*Goal of the exercise*.
Of all the lines in these entries, how many contain the string "code"? Give only that count.

*Raw records*.
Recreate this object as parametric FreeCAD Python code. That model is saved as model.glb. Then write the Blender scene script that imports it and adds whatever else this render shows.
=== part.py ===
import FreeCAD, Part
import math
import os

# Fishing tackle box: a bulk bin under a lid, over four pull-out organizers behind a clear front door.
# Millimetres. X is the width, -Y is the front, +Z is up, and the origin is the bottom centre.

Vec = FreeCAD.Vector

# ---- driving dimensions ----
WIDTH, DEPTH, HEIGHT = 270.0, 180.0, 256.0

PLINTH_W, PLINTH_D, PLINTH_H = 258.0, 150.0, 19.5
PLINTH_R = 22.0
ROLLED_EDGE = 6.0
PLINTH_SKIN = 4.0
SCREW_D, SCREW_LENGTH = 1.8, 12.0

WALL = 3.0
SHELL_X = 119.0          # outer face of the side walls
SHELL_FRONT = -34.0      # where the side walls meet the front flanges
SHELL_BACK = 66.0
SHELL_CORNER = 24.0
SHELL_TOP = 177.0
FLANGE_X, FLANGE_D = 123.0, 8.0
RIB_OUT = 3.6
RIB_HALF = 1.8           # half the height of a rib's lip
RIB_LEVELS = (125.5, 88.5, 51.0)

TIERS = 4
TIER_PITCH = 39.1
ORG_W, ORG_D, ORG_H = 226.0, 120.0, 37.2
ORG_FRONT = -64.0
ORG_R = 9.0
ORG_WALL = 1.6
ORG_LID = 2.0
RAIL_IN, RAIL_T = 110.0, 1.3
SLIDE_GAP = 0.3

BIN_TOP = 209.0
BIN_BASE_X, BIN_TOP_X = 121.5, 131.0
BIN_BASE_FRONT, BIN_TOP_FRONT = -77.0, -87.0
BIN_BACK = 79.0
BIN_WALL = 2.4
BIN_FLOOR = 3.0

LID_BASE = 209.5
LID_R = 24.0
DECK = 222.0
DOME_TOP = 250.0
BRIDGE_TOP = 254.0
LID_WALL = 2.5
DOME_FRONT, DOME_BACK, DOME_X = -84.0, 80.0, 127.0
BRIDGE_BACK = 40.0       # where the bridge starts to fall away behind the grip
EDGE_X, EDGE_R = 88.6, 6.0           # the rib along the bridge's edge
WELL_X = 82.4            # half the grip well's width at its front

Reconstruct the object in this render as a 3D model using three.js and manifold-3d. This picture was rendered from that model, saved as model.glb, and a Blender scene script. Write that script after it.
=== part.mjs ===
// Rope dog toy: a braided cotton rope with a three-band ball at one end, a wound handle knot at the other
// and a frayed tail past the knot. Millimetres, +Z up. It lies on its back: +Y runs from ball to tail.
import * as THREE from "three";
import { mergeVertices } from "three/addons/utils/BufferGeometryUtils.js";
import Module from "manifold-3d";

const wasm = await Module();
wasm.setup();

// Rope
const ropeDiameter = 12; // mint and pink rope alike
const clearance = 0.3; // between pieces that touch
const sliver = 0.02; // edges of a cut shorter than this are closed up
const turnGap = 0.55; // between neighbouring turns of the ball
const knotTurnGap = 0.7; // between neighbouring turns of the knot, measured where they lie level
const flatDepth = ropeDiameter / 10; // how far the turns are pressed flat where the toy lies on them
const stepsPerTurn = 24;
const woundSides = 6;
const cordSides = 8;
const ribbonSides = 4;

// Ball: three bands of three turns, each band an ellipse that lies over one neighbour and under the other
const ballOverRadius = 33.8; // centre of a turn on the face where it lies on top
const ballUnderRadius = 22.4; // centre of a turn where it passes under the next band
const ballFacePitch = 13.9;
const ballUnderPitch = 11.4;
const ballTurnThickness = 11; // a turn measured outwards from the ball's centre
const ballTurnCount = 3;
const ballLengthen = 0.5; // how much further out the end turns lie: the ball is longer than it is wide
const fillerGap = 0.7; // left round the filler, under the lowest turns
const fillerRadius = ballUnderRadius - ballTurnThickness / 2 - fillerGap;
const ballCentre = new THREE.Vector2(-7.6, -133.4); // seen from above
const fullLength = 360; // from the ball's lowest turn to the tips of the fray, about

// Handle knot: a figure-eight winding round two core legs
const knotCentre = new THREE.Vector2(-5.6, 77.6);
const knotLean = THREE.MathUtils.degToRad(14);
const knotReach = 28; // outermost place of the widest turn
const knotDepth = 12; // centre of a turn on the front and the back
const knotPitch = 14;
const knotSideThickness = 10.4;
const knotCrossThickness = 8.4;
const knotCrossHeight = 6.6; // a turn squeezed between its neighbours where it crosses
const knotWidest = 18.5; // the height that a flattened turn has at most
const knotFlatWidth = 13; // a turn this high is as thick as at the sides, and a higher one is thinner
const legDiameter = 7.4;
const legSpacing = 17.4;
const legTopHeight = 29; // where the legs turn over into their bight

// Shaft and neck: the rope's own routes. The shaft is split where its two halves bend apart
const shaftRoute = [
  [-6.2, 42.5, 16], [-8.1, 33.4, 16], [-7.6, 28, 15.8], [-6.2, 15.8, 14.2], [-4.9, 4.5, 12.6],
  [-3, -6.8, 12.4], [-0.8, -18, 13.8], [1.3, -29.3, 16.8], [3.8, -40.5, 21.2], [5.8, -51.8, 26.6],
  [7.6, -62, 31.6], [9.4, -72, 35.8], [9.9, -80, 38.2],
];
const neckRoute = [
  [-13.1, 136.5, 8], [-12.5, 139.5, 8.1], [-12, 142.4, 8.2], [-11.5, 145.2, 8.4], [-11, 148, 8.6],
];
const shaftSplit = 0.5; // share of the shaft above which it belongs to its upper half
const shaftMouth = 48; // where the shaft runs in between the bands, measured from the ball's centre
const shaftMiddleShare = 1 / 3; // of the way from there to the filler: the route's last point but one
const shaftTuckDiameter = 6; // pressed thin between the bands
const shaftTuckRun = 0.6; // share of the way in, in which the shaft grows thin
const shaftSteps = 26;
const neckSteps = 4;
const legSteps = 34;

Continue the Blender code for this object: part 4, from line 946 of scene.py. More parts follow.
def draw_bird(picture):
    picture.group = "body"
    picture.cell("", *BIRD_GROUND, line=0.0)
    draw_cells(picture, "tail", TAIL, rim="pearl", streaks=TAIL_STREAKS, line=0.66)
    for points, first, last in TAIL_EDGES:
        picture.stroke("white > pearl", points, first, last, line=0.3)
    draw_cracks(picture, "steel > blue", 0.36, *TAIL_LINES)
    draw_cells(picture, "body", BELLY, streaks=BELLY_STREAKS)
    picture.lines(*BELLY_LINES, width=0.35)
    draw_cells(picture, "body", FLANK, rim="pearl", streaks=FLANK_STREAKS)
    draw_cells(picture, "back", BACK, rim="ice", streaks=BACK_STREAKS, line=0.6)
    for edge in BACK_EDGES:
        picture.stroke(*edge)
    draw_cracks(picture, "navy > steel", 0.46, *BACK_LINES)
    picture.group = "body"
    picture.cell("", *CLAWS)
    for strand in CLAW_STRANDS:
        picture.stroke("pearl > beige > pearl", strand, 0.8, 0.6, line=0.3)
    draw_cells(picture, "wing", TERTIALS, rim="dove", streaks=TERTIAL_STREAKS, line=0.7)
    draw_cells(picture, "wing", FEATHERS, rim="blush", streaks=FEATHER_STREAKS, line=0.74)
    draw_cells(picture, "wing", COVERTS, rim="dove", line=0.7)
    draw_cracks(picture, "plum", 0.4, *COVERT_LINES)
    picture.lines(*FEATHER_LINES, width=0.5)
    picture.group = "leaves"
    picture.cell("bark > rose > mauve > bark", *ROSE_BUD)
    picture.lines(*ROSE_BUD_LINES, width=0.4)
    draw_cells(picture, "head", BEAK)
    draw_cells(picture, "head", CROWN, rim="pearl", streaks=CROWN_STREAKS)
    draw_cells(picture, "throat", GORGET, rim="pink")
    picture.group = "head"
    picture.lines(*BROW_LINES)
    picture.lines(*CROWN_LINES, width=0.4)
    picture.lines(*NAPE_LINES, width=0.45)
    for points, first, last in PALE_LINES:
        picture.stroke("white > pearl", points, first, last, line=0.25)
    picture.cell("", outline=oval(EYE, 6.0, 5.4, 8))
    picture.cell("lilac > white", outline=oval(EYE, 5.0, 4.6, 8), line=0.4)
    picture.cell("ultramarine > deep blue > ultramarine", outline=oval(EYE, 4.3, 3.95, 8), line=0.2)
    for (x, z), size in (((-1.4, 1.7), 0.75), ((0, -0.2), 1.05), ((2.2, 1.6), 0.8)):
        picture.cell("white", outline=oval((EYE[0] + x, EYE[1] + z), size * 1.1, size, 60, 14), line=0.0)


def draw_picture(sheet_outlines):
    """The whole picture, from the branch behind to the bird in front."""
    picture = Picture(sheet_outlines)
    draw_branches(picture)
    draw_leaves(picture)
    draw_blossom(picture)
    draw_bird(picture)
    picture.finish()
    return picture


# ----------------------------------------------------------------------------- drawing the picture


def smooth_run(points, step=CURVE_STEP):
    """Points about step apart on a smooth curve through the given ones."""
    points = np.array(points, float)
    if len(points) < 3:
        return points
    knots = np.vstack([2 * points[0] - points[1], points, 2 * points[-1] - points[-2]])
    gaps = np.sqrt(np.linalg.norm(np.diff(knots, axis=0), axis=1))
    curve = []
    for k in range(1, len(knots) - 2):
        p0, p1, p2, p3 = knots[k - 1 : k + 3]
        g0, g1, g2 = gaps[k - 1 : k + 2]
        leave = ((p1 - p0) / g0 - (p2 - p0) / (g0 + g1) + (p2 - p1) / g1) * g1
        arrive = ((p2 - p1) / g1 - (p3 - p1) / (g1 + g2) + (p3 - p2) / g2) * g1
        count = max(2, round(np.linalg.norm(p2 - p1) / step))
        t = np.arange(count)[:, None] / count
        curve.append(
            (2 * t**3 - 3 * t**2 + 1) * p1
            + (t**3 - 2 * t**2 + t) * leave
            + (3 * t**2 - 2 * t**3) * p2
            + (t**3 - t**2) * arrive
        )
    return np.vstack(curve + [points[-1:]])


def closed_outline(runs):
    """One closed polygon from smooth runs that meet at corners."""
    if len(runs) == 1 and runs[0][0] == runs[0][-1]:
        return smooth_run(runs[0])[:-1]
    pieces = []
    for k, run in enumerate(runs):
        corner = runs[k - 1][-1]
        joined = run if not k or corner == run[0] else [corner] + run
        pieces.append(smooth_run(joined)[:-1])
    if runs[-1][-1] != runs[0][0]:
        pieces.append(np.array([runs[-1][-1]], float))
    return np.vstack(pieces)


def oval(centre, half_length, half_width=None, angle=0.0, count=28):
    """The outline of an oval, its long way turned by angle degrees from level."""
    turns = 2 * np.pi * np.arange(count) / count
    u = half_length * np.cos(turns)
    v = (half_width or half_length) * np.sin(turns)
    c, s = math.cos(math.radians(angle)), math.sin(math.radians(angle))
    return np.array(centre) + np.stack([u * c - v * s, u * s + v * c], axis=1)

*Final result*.
2